[YOUR INSTRUCTIONS]
Reproduce all of the data exactly, with no line skipped.

──────── STORED ROWS ────────

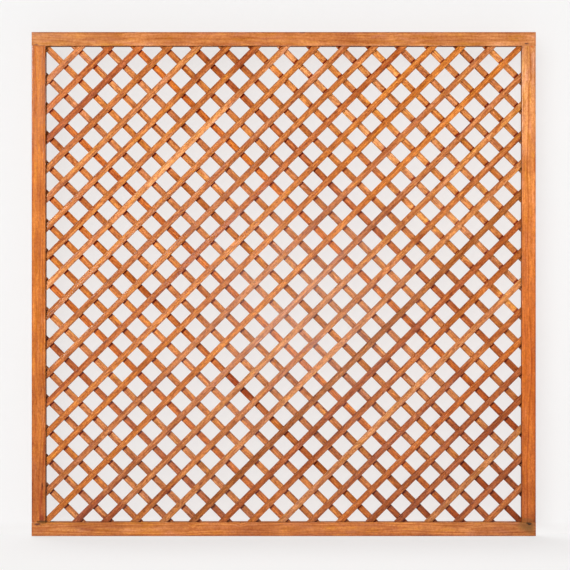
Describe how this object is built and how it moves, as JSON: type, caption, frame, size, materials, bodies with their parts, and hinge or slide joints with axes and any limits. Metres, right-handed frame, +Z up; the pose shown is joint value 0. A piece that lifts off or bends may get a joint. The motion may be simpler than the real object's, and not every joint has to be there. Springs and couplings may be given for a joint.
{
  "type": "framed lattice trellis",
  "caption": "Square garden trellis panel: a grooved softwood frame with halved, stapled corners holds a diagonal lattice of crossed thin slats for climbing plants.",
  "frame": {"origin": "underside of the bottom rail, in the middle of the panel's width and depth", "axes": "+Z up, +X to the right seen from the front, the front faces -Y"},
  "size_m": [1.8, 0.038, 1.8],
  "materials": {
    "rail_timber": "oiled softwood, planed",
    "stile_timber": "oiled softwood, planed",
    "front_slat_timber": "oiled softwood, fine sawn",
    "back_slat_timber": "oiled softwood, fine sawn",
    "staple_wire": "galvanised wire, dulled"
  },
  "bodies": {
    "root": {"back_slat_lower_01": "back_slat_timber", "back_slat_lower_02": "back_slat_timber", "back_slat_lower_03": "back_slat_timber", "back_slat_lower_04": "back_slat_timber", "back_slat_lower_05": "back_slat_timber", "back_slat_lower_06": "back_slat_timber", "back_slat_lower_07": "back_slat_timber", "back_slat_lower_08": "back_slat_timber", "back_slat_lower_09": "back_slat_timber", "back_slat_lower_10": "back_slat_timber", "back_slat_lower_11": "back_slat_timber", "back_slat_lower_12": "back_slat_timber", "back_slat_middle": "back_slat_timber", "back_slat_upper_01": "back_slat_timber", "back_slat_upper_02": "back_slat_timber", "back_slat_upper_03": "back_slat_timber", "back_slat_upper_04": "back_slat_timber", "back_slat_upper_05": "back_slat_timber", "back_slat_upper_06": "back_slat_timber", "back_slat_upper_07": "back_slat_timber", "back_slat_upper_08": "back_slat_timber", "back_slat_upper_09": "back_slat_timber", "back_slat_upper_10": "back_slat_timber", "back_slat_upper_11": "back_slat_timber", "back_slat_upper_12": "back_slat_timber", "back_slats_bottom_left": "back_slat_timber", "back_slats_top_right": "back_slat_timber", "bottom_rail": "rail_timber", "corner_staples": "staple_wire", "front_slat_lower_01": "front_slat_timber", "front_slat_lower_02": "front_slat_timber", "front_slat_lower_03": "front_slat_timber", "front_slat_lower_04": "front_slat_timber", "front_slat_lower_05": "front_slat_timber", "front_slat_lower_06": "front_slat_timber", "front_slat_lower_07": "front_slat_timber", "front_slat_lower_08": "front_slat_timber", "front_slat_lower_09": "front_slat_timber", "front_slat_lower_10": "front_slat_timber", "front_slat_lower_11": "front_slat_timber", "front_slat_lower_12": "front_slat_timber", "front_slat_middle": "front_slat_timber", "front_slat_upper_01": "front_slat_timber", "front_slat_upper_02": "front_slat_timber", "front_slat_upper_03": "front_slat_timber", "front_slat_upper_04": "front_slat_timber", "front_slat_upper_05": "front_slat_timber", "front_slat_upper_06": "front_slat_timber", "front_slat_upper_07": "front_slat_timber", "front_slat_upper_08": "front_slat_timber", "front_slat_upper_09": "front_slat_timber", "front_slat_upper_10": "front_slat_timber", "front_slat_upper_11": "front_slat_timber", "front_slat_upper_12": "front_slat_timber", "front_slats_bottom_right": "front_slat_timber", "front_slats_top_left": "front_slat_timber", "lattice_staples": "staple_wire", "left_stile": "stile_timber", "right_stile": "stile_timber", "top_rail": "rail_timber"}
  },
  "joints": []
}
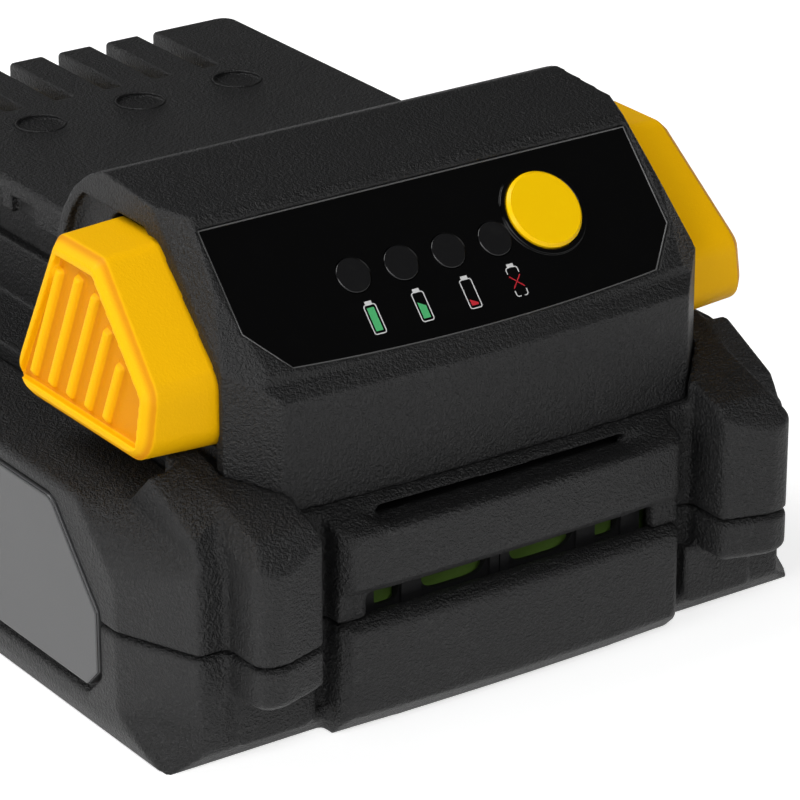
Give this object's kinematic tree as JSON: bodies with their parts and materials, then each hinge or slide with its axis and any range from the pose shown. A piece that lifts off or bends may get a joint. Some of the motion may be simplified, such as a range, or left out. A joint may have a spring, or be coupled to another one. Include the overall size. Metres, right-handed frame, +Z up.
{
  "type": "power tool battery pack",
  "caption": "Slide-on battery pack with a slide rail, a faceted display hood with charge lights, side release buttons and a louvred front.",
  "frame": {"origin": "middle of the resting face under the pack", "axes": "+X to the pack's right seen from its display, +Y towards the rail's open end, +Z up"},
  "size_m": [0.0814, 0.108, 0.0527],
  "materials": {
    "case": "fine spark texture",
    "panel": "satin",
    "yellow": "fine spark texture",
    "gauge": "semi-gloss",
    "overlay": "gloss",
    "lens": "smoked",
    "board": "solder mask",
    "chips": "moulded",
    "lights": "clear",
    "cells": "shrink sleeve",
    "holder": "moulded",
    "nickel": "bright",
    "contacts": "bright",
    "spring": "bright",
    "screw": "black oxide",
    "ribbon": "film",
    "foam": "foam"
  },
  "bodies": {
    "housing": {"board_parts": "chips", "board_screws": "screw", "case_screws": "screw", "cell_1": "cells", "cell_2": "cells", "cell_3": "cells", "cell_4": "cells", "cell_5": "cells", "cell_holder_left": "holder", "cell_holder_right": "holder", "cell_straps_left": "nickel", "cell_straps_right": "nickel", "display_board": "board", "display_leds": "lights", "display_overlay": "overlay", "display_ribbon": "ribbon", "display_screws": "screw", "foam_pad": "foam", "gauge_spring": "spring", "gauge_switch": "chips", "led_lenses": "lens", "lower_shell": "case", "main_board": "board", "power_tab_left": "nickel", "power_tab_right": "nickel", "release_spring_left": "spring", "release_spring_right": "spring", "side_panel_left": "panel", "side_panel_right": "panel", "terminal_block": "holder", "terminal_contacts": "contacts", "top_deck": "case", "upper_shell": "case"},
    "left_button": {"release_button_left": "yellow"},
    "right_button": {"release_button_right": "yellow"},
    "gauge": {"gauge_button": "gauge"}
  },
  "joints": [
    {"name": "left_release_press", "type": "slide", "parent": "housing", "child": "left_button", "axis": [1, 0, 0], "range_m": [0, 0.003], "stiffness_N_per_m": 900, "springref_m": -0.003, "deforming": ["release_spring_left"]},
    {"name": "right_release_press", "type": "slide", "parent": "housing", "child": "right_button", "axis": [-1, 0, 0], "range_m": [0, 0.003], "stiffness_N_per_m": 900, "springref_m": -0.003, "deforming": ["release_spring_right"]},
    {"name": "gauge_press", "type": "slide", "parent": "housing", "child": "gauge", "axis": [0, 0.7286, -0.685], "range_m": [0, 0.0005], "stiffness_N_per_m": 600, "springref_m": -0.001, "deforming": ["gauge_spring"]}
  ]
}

────────

[ANSWER IN FULL]
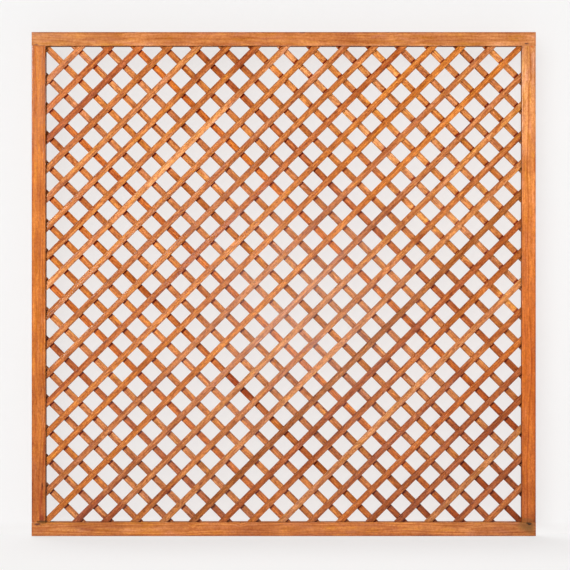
Describe how this object is built and how it moves, as JSON: type, caption, frame, size, materials, bodies with their parts, and hinge or slide joints with axes and any limits. Metres, right-handed frame, +Z up; the pose shown is joint value 0. A piece that lifts off or bends may get a joint. The motion may be simpler than the real object's, and not every joint has to be there. Springs and couplings may be given for a joint.
{
  "type": "framed lattice trellis",
  "caption": "Square garden trellis panel: a grooved softwood frame with halved, stapled corners holds a diagonal lattice of crossed thin slats for climbing plants.",
  "frame": {"origin": "underside of the bottom rail, in the middle of the panel's width and depth", "axes": "+Z up, +X to the right seen from the front, the front faces -Y"},
  "size_m": [1.8, 0.038, 1.8],
  "materials": {
    "rail_timber": "oiled softwood, planed",
    "stile_timber": "oiled softwood, planed",
    "front_slat_timber": "oiled softwood, fine sawn",
    "back_slat_timber": "oiled softwood, fine sawn",
    "staple_wire": "galvanised wire, dulled"
  },
  "bodies": {
    "root": {"back_slat_lower_01": "back_slat_timber", "back_slat_lower_02": "back_slat_timber", "back_slat_lower_03": "back_slat_timber", "back_slat_lower_04": "back_slat_timber", "back_slat_lower_05": "back_slat_timber", "back_slat_lower_06": "back_slat_timber", "back_slat_lower_07": "back_slat_timber", "back_slat_lower_08": "back_slat_timber", "back_slat_lower_09": "back_slat_timber", "back_slat_lower_10": "back_slat_timber", "back_slat_lower_11": "back_slat_timber", "back_slat_lower_12": "back_slat_timber", "back_slat_middle": "back_slat_timber", "back_slat_upper_01": "back_slat_timber", "back_slat_upper_02": "back_slat_timber", "back_slat_upper_03": "back_slat_timber", "back_slat_upper_04": "back_slat_timber", "back_slat_upper_05": "back_slat_timber", "back_slat_upper_06": "back_slat_timber", "back_slat_upper_07": "back_slat_timber", "back_slat_upper_08": "back_slat_timber", "back_slat_upper_09": "back_slat_timber", "back_slat_upper_10": "back_slat_timber", "back_slat_upper_11": "back_slat_timber", "back_slat_upper_12": "back_slat_timber", "back_slats_bottom_left": "back_slat_timber", "back_slats_top_right": "back_slat_timber", "bottom_rail": "rail_timber", "corner_staples": "staple_wire", "front_slat_lower_01": "front_slat_timber", "front_slat_lower_02": "front_slat_timber", "front_slat_lower_03": "front_slat_timber", "front_slat_lower_04": "front_slat_timber", "front_slat_lower_05": "front_slat_timber", "front_slat_lower_06": "front_slat_timber", "front_slat_lower_07": "front_slat_timber", "front_slat_lower_08": "front_slat_timber", "front_slat_lower_09": "front_slat_timber", "front_slat_lower_10": "front_slat_timber", "front_slat_lower_11": "front_slat_timber", "front_slat_lower_12": "front_slat_timber", "front_slat_middle": "front_slat_timber", "front_slat_upper_01": "front_slat_timber", "front_slat_upper_02": "front_slat_timber", "front_slat_upper_03": "front_slat_timber", "front_slat_upper_04": "front_slat_timber", "front_slat_upper_05": "front_slat_timber", "front_slat_upper_06": "front_slat_timber", "front_slat_upper_07": "front_slat_timber", "front_slat_upper_08": "front_slat_timber", "front_slat_upper_09": "front_slat_timber", "front_slat_upper_10": "front_slat_timber", "front_slat_upper_11": "front_slat_timber", "front_slat_upper_12": "front_slat_timber", "front_slats_bottom_right": "front_slat_timber", "front_slats_top_left": "front_slat_timber", "lattice_staples": "staple_wire", "left_stile": "stile_timber", "right_stile": "stile_timber", "top_rail": "rail_timber"}
  },
  "joints": []
}
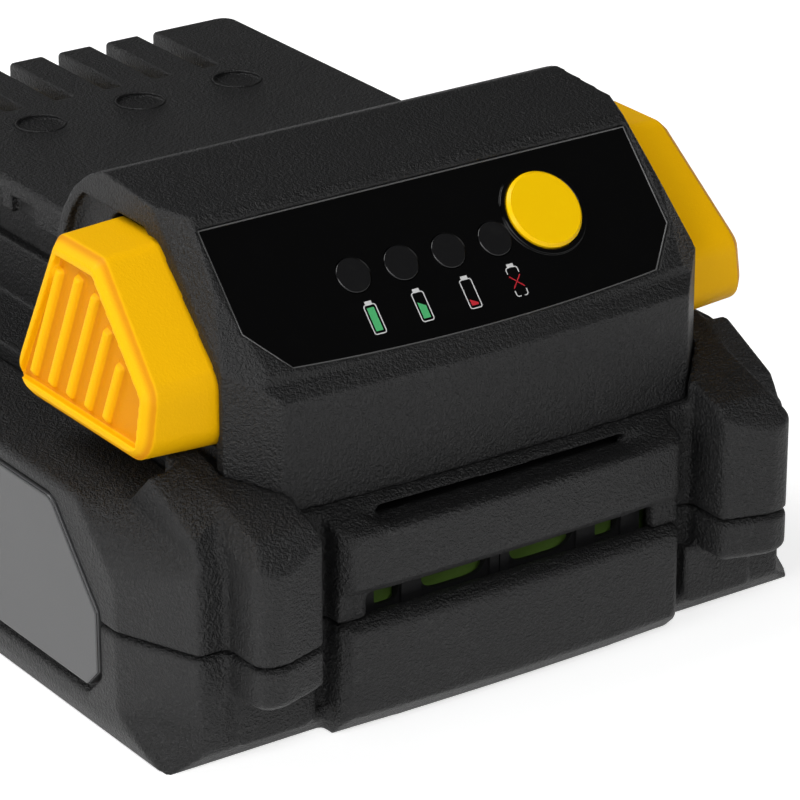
Give this object's kinematic tree as JSON: bodies with their parts and materials, then each hinge or slide with its axis and any range from the pose shown. A piece that lifts off or bends may get a joint. Some of the motion may be simplified, such as a range, or left out. A joint may have a spring, or be coupled to another one. Include the overall size. Metres, right-handed frame, +Z up.
{
  "type": "power tool battery pack",
  "caption": "Slide-on battery pack with a slide rail, a faceted display hood with charge lights, side release buttons and a louvred front.",
  "frame": {"origin": "middle of the resting face under the pack", "axes": "+X to the pack's right seen from its display, +Y towards the rail's open end, +Z up"},
  "size_m": [0.0814, 0.108, 0.0527],
  "materials": {
    "case": "fine spark texture",
    "panel": "satin",
    "yellow": "fine spark texture",
    "gauge": "semi-gloss",
    "overlay": "gloss",
    "lens": "smoked",
    "board": "solder mask",
    "chips": "moulded",
    "lights": "clear",
    "cells": "shrink sleeve",
    "holder": "moulded",
    "nickel": "bright",
    "contacts": "bright",
    "spring": "bright",
    "screw": "black oxide",
    "ribbon": "film",
    "foam": "foam"
  },
  "bodies": {
    "housing": {"board_parts": "chips", "board_screws": "screw", "case_screws": "screw", "cell_1": "cells", "cell_2": "cells", "cell_3": "cells", "cell_4": "cells", "cell_5": "cells", "cell_holder_left": "holder", "cell_holder_right": "holder", "cell_straps_left": "nickel", "cell_straps_right": "nickel", "display_board": "board", "display_leds": "lights", "display_overlay": "overlay", "display_ribbon": "ribbon", "display_screws": "screw", "foam_pad": "foam", "gauge_spring": "spring", "gauge_switch": "chips", "led_lenses": "lens", "lower_shell": "case", "main_board": "board", "power_tab_left": "nickel", "power_tab_right": "nickel", "release_spring_left": "spring", "release_spring_right": "spring", "side_panel_left": "panel", "side_panel_right": "panel", "terminal_block": "holder", "terminal_contacts": "contacts", "top_deck": "case", "upper_shell": "case"},
    "left_button": {"release_button_left": "yellow"},
    "right_button": {"release_button_right": "yellow"},
    "gauge": {"gauge_button": "gauge"}
  },
  "joints": [
    {"name": "left_release_press", "type": "slide", "parent": "housing", "child": "left_button", "axis": [1, 0, 0], "range_m": [0, 0.003], "stiffness_N_per_m": 900, "springref_m": -0.003, "deforming": ["release_spring_left"]},
    {"name": "right_release_press", "type": "slide", "parent": "housing", "child": "right_button", "axis": [-1, 0, 0], "range_m": [0, 0.003], "stiffness_N_per_m": 900, "springref_m": -0.003, "deforming": ["release_spring_right"]},
    {"name": "gauge_press", "type": "slide", "parent": "housing", "child": "gauge", "axis": [0, 0.7286, -0.685], "range_m": [0, 0.0005], "stiffness_N_per_m": 600, "springref_m": -0.001, "deforming": ["gauge_spring"]}
  ]
}